--- START ---

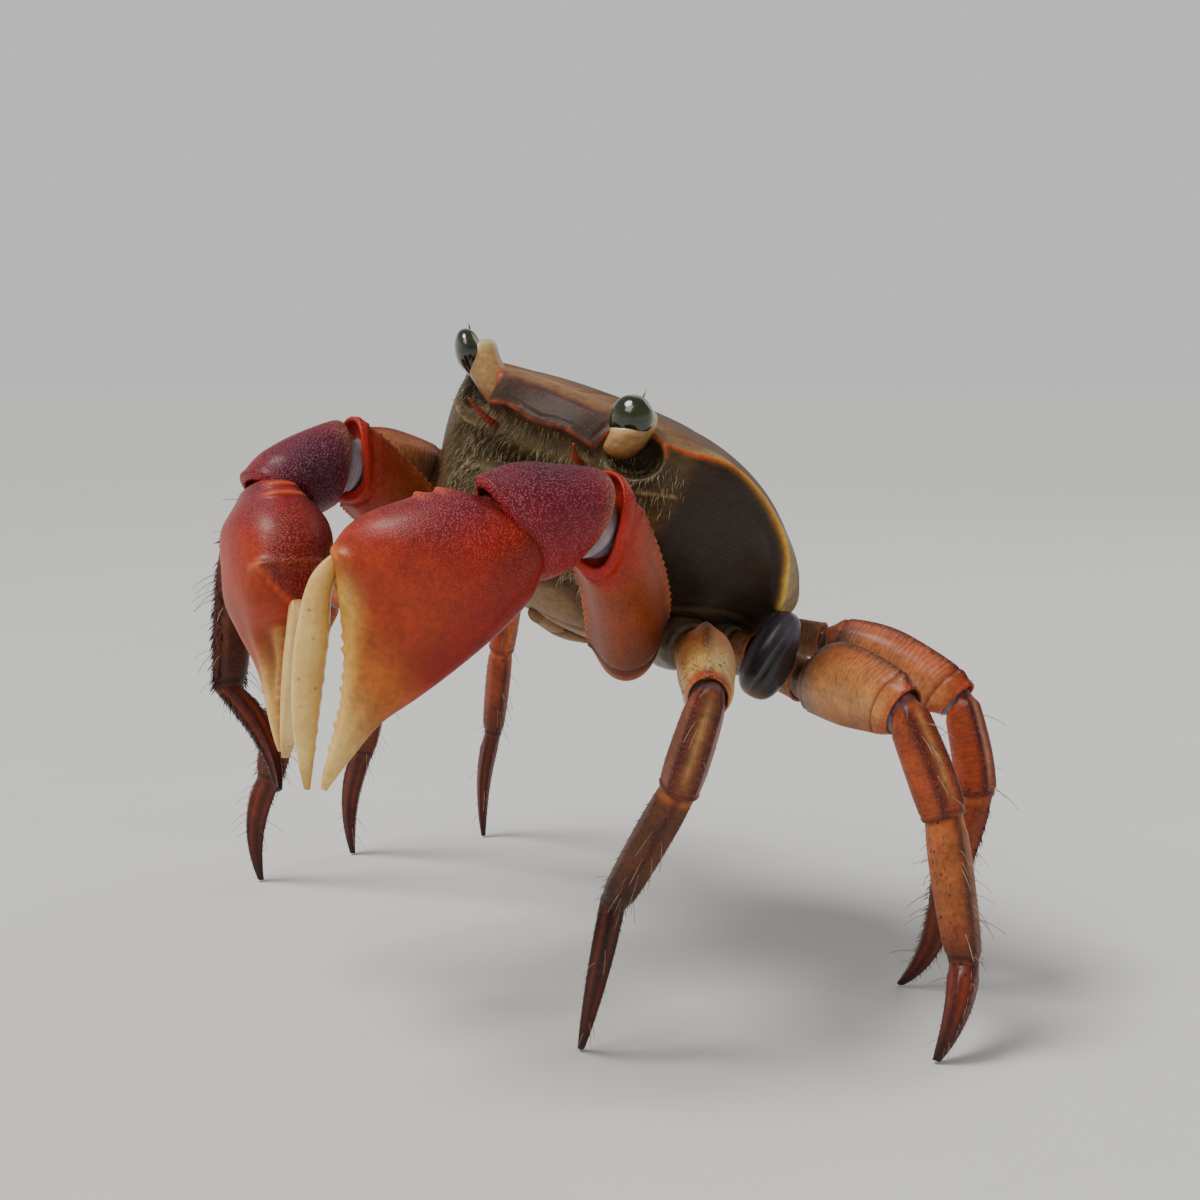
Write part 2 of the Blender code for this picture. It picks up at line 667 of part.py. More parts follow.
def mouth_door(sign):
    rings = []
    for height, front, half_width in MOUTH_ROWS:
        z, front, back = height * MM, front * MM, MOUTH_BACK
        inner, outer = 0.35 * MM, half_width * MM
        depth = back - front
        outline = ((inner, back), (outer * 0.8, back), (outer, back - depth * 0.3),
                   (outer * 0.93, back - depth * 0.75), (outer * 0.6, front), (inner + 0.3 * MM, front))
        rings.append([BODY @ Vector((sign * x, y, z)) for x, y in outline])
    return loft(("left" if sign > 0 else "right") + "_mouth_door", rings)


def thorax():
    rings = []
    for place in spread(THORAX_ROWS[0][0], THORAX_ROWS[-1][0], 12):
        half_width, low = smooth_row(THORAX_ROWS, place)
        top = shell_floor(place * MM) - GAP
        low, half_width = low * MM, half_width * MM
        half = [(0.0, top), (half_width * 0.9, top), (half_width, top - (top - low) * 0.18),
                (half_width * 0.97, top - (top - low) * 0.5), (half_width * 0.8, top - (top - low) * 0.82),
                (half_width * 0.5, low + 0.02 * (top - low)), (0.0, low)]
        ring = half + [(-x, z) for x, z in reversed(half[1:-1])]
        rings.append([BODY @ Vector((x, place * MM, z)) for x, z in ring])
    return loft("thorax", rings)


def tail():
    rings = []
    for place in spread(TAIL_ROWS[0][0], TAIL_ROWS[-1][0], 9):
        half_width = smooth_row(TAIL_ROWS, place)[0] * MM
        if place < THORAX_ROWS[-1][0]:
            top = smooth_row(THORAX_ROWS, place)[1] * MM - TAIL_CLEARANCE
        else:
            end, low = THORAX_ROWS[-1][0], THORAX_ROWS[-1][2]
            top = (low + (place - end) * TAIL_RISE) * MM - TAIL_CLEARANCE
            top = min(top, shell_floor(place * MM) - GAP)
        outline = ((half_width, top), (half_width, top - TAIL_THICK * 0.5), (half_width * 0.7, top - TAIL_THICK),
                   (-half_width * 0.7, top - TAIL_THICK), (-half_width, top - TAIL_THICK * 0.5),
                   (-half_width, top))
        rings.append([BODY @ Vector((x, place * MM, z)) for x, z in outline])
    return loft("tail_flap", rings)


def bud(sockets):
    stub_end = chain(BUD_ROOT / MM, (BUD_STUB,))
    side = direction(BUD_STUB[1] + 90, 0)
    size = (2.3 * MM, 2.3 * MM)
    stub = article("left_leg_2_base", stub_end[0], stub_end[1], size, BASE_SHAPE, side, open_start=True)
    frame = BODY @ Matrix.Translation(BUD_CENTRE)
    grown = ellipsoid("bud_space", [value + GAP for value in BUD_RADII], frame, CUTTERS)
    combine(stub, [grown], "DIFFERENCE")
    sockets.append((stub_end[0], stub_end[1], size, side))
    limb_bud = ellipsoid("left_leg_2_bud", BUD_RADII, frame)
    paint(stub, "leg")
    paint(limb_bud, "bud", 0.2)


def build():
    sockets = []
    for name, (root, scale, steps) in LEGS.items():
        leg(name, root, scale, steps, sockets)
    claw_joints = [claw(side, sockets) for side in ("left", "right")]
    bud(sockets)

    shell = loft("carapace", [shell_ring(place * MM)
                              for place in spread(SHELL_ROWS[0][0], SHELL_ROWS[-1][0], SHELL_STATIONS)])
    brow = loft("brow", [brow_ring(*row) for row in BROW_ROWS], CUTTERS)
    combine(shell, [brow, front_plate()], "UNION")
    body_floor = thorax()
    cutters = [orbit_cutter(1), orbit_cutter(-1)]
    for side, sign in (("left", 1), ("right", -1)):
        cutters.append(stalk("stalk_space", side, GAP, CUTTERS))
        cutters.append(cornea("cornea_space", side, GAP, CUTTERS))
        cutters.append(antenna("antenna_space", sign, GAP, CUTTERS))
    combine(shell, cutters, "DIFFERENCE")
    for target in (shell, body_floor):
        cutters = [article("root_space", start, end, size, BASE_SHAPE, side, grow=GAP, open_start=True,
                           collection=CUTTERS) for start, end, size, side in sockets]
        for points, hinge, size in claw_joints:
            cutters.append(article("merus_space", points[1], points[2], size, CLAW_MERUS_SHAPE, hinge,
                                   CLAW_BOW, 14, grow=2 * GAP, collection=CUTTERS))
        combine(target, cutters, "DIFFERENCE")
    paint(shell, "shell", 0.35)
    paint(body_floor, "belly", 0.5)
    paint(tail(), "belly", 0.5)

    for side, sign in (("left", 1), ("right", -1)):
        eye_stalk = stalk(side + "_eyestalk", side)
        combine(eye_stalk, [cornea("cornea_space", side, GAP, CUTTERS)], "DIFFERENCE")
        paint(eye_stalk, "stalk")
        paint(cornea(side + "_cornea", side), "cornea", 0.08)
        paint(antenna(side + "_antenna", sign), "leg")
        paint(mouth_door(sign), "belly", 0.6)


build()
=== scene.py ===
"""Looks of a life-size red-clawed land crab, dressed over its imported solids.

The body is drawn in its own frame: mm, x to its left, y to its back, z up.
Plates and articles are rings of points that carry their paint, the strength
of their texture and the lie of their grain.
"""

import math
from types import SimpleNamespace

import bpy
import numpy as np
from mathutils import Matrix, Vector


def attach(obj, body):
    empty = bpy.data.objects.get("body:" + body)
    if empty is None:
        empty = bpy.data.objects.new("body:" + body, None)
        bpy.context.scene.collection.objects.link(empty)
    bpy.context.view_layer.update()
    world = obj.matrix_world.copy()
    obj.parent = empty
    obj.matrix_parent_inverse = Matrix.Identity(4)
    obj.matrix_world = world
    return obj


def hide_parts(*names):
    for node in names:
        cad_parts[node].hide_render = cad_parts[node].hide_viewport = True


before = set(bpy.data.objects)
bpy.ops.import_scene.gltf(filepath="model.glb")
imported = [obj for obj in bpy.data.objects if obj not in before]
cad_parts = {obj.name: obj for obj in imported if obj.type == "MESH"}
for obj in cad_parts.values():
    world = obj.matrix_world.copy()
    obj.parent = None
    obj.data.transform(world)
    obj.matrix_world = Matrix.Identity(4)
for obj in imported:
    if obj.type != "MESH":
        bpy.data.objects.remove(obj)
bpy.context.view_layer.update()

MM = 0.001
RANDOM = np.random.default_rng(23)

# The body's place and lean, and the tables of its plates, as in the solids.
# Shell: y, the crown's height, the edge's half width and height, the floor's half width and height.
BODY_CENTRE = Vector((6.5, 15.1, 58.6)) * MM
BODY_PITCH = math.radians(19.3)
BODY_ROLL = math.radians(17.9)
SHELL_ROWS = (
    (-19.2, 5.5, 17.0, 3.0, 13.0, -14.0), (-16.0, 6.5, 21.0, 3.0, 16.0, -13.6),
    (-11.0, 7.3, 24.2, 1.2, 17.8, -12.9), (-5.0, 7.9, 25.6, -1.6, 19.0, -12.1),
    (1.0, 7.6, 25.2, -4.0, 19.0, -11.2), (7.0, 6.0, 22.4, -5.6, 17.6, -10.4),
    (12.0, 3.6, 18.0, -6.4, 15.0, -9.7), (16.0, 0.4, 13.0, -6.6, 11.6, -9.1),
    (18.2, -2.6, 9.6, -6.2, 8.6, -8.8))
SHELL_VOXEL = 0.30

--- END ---

Recopy the whole listing exactly.

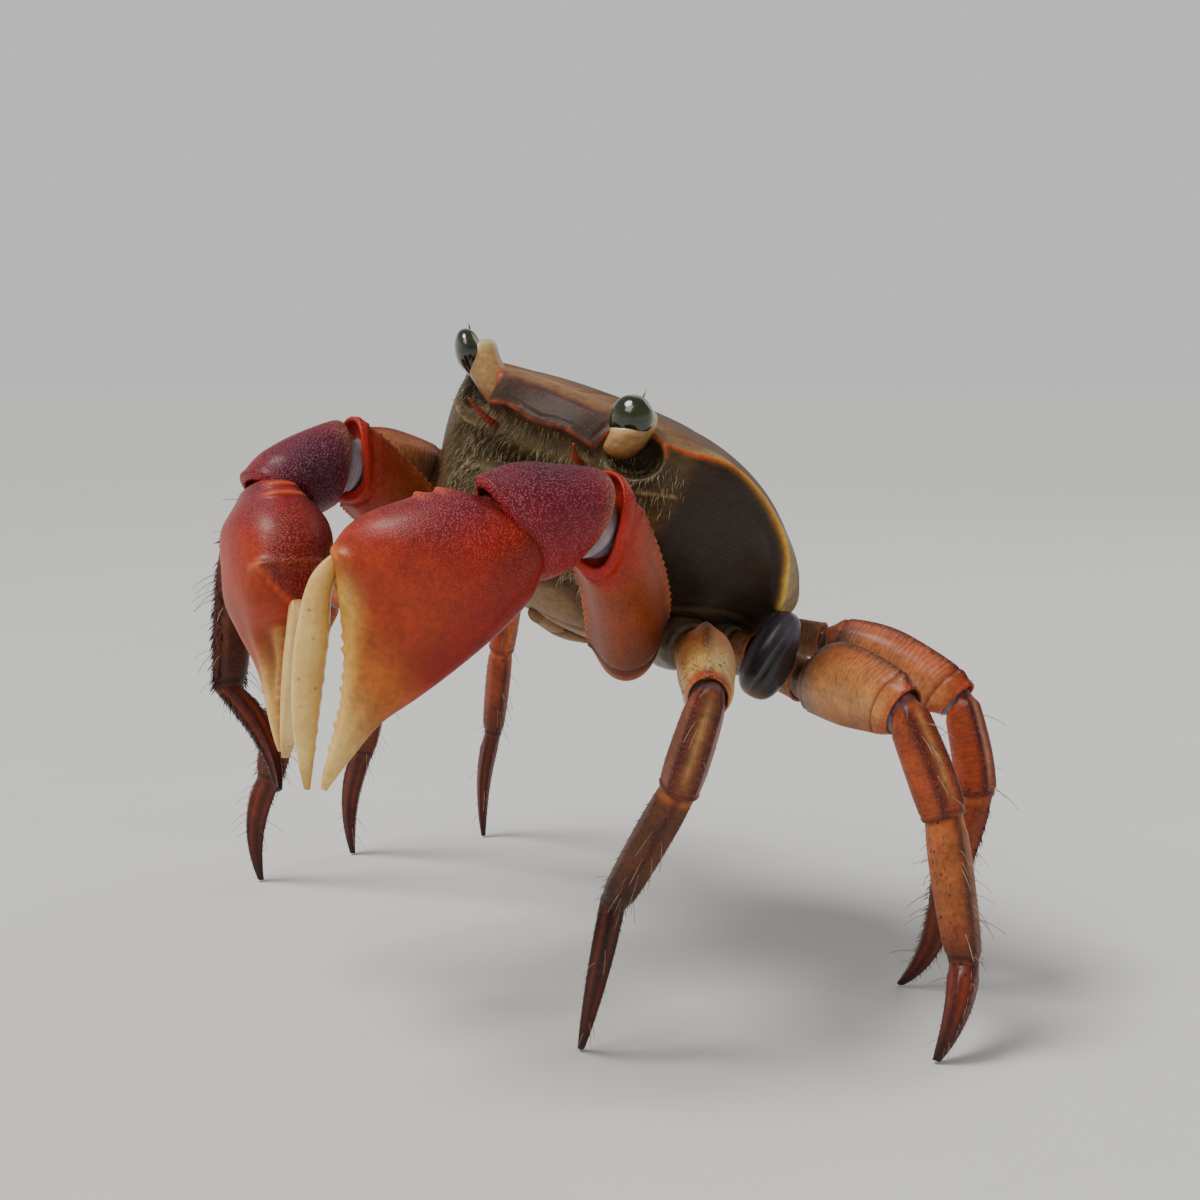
Write part 2 of the Blender code for this picture. It picks up at line 667 of part.py. More parts follow.
def mouth_door(sign):
    rings = []
    for height, front, half_width in MOUTH_ROWS:
        z, front, back = height * MM, front * MM, MOUTH_BACK
        inner, outer = 0.35 * MM, half_width * MM
        depth = back - front
        outline = ((inner, back), (outer * 0.8, back), (outer, back - depth * 0.3),
                   (outer * 0.93, back - depth * 0.75), (outer * 0.6, front), (inner + 0.3 * MM, front))
        rings.append([BODY @ Vector((sign * x, y, z)) for x, y in outline])
    return loft(("left" if sign > 0 else "right") + "_mouth_door", rings)


def thorax():
    rings = []
    for place in spread(THORAX_ROWS[0][0], THORAX_ROWS[-1][0], 12):
        half_width, low = smooth_row(THORAX_ROWS, place)
        top = shell_floor(place * MM) - GAP
        low, half_width = low * MM, half_width * MM
        half = [(0.0, top), (half_width * 0.9, top), (half_width, top - (top - low) * 0.18),
                (half_width * 0.97, top - (top - low) * 0.5), (half_width * 0.8, top - (top - low) * 0.82),
                (half_width * 0.5, low + 0.02 * (top - low)), (0.0, low)]
        ring = half + [(-x, z) for x, z in reversed(half[1:-1])]
        rings.append([BODY @ Vector((x, place * MM, z)) for x, z in ring])
    return loft("thorax", rings)


def tail():
    rings = []
    for place in spread(TAIL_ROWS[0][0], TAIL_ROWS[-1][0], 9):
        half_width = smooth_row(TAIL_ROWS, place)[0] * MM
        if place < THORAX_ROWS[-1][0]:
            top = smooth_row(THORAX_ROWS, place)[1] * MM - TAIL_CLEARANCE
        else:
            end, low = THORAX_ROWS[-1][0], THORAX_ROWS[-1][2]
            top = (low + (place - end) * TAIL_RISE) * MM - TAIL_CLEARANCE
            top = min(top, shell_floor(place * MM) - GAP)
        outline = ((half_width, top), (half_width, top - TAIL_THICK * 0.5), (half_width * 0.7, top - TAIL_THICK),
                   (-half_width * 0.7, top - TAIL_THICK), (-half_width, top - TAIL_THICK * 0.5),
                   (-half_width, top))
        rings.append([BODY @ Vector((x, place * MM, z)) for x, z in outline])
    return loft("tail_flap", rings)


def bud(sockets):
    stub_end = chain(BUD_ROOT / MM, (BUD_STUB,))
    side = direction(BUD_STUB[1] + 90, 0)
    size = (2.3 * MM, 2.3 * MM)
    stub = article("left_leg_2_base", stub_end[0], stub_end[1], size, BASE_SHAPE, side, open_start=True)
    frame = BODY @ Matrix.Translation(BUD_CENTRE)
    grown = ellipsoid("bud_space", [value + GAP for value in BUD_RADII], frame, CUTTERS)
    combine(stub, [grown], "DIFFERENCE")
    sockets.append((stub_end[0], stub_end[1], size, side))
    limb_bud = ellipsoid("left_leg_2_bud", BUD_RADII, frame)
    paint(stub, "leg")
    paint(limb_bud, "bud", 0.2)


def build():
    sockets = []
    for name, (root, scale, steps) in LEGS.items():
        leg(name, root, scale, steps, sockets)
    claw_joints = [claw(side, sockets) for side in ("left", "right")]
    bud(sockets)

    shell = loft("carapace", [shell_ring(place * MM)
                              for place in spread(SHELL_ROWS[0][0], SHELL_ROWS[-1][0], SHELL_STATIONS)])
    brow = loft("brow", [brow_ring(*row) for row in BROW_ROWS], CUTTERS)
    combine(shell, [brow, front_plate()], "UNION")
    body_floor = thorax()
    cutters = [orbit_cutter(1), orbit_cutter(-1)]
    for side, sign in (("left", 1), ("right", -1)):
        cutters.append(stalk("stalk_space", side, GAP, CUTTERS))
        cutters.append(cornea("cornea_space", side, GAP, CUTTERS))
        cutters.append(antenna("antenna_space", sign, GAP, CUTTERS))
    combine(shell, cutters, "DIFFERENCE")
    for target in (shell, body_floor):
        cutters = [article("root_space", start, end, size, BASE_SHAPE, side, grow=GAP, open_start=True,
                           collection=CUTTERS) for start, end, size, side in sockets]
        for points, hinge, size in claw_joints:
            cutters.append(article("merus_space", points[1], points[2], size, CLAW_MERUS_SHAPE, hinge,
                                   CLAW_BOW, 14, grow=2 * GAP, collection=CUTTERS))
        combine(target, cutters, "DIFFERENCE")
    paint(shell, "shell", 0.35)
    paint(body_floor, "belly", 0.5)
    paint(tail(), "belly", 0.5)

    for side, sign in (("left", 1), ("right", -1)):
        eye_stalk = stalk(side + "_eyestalk", side)
        combine(eye_stalk, [cornea("cornea_space", side, GAP, CUTTERS)], "DIFFERENCE")
        paint(eye_stalk, "stalk")
        paint(cornea(side + "_cornea", side), "cornea", 0.08)
        paint(antenna(side + "_antenna", sign), "leg")
        paint(mouth_door(sign), "belly", 0.6)


build()
=== scene.py ===
"""Looks of a life-size red-clawed land crab, dressed over its imported solids.

The body is drawn in its own frame: mm, x to its left, y to its back, z up.
Plates and articles are rings of points that carry their paint, the strength
of their texture and the lie of their grain.
"""

import math
from types import SimpleNamespace

import bpy
import numpy as np
from mathutils import Matrix, Vector


def attach(obj, body):
    empty = bpy.data.objects.get("body:" + body)
    if empty is None:
        empty = bpy.data.objects.new("body:" + body, None)
        bpy.context.scene.collection.objects.link(empty)
    bpy.context.view_layer.update()
    world = obj.matrix_world.copy()
    obj.parent = empty
    obj.matrix_parent_inverse = Matrix.Identity(4)
    obj.matrix_world = world
    return obj


def hide_parts(*names):
    for node in names:
        cad_parts[node].hide_render = cad_parts[node].hide_viewport = True


before = set(bpy.data.objects)
bpy.ops.import_scene.gltf(filepath="model.glb")
imported = [obj for obj in bpy.data.objects if obj not in before]
cad_parts = {obj.name: obj for obj in imported if obj.type == "MESH"}
for obj in cad_parts.values():
    world = obj.matrix_world.copy()
    obj.parent = None
    obj.data.transform(world)
    obj.matrix_world = Matrix.Identity(4)
for obj in imported:
    if obj.type != "MESH":
        bpy.data.objects.remove(obj)
bpy.context.view_layer.update()

MM = 0.001
RANDOM = np.random.default_rng(23)

# The body's place and lean, and the tables of its plates, as in the solids.
# Shell: y, the crown's height, the edge's half width and height, the floor's half width and height.
BODY_CENTRE = Vector((6.5, 15.1, 58.6)) * MM
BODY_PITCH = math.radians(19.3)
BODY_ROLL = math.radians(17.9)
SHELL_ROWS = (
    (-19.2, 5.5, 17.0, 3.0, 13.0, -14.0), (-16.0, 6.5, 21.0, 3.0, 16.0, -13.6),
    (-11.0, 7.3, 24.2, 1.2, 17.8, -12.9), (-5.0, 7.9, 25.6, -1.6, 19.0, -12.1),
    (1.0, 7.6, 25.2, -4.0, 19.0, -11.2), (7.0, 6.0, 22.4, -5.6, 17.6, -10.4),
    (12.0, 3.6, 18.0, -6.4, 15.0, -9.7), (16.0, 0.4, 13.0, -6.6, 11.6, -9.1),
    (18.2, -2.6, 9.6, -6.2, 8.6, -8.8))
SHELL_VOXEL = 0.30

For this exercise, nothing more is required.